Is hybrid mode tenant setup supported?

If your Microsoft 365 setup has some users in Exchange Online and some users in Exchange on-premises, then the users who are in Exchange on-premises would not be supported. Unfortunately, we do not currently support Data Connect for Exchange on-premises users.

Are resource accounts supported?

We don't currently support access to messages or events from resource accounts.

Why do I sometimes see multiple files per ADF pipeline run but other times see only one file per run?

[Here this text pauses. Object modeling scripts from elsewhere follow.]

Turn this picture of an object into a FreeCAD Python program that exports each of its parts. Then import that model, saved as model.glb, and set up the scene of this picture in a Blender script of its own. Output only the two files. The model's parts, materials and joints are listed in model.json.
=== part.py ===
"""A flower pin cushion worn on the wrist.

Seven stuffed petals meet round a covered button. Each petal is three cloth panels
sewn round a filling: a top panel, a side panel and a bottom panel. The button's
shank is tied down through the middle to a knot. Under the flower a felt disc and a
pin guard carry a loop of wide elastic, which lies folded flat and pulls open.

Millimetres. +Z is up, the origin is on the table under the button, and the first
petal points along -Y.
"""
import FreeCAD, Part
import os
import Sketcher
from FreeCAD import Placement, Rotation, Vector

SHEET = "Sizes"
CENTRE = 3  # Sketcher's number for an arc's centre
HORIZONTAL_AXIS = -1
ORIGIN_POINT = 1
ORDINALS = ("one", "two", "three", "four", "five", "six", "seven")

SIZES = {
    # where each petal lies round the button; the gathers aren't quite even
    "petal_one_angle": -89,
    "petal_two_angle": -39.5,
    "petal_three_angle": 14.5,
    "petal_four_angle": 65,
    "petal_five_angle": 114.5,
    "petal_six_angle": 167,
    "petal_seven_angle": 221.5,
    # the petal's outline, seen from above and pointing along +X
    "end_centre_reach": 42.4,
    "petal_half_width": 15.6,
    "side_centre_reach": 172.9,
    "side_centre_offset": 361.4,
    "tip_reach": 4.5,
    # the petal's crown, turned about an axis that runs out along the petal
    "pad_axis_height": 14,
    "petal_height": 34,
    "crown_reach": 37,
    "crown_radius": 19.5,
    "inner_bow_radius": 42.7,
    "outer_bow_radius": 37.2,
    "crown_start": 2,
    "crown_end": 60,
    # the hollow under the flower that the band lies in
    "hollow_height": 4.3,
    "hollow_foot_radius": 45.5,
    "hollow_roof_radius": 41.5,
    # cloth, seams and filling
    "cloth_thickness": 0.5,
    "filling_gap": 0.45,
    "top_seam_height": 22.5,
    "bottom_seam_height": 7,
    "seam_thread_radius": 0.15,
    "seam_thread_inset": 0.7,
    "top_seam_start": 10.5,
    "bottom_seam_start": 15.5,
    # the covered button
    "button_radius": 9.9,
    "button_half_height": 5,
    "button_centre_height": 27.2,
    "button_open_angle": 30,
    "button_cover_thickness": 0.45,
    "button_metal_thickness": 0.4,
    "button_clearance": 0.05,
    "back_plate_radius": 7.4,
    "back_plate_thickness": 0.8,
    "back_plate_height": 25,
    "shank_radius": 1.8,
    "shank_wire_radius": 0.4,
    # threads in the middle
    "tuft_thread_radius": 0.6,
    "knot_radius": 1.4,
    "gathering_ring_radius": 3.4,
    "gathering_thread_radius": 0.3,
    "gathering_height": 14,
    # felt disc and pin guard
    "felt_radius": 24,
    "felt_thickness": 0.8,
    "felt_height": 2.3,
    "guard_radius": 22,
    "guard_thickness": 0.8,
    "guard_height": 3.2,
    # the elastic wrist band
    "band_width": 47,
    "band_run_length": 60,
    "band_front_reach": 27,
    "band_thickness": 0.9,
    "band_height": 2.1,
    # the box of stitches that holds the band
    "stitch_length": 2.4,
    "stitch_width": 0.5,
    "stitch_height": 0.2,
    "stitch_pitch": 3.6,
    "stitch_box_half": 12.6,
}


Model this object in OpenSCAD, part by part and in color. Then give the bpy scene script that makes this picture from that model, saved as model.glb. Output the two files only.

Microsoft Graph Data Connect takes the user list for each pipeline run and then distributes the dataset extraction and curation across multiple jobs that run in parallel. For each parallel run, one output file is generated in the data sink defined by you. In some cases, if the user list is small, they might be mapped into one extraction and curation job, and in those cases only one output file would be generated in the data sink.

How is billing computed when the count of objects is not a round number?

For billing purposes, Microsoft Graph Data Connect rounds up the extracted object count to the nearest 1000. For example, if you extract 125 objects or 999 objects, you are billed for 1000 objects. Similarly, if you extract between 1001 to 2000 objects, you are billed for 2000 objects.

Why does my Microsoft 365 copy data activity always fail when initialized via Azure Synapse?

We do not currently support initializing Microsoft 365 copy data activity via Azure Synapse. We are working toward adding the integration for Azure Synapse initialized activity and will update our documentation when this is completed.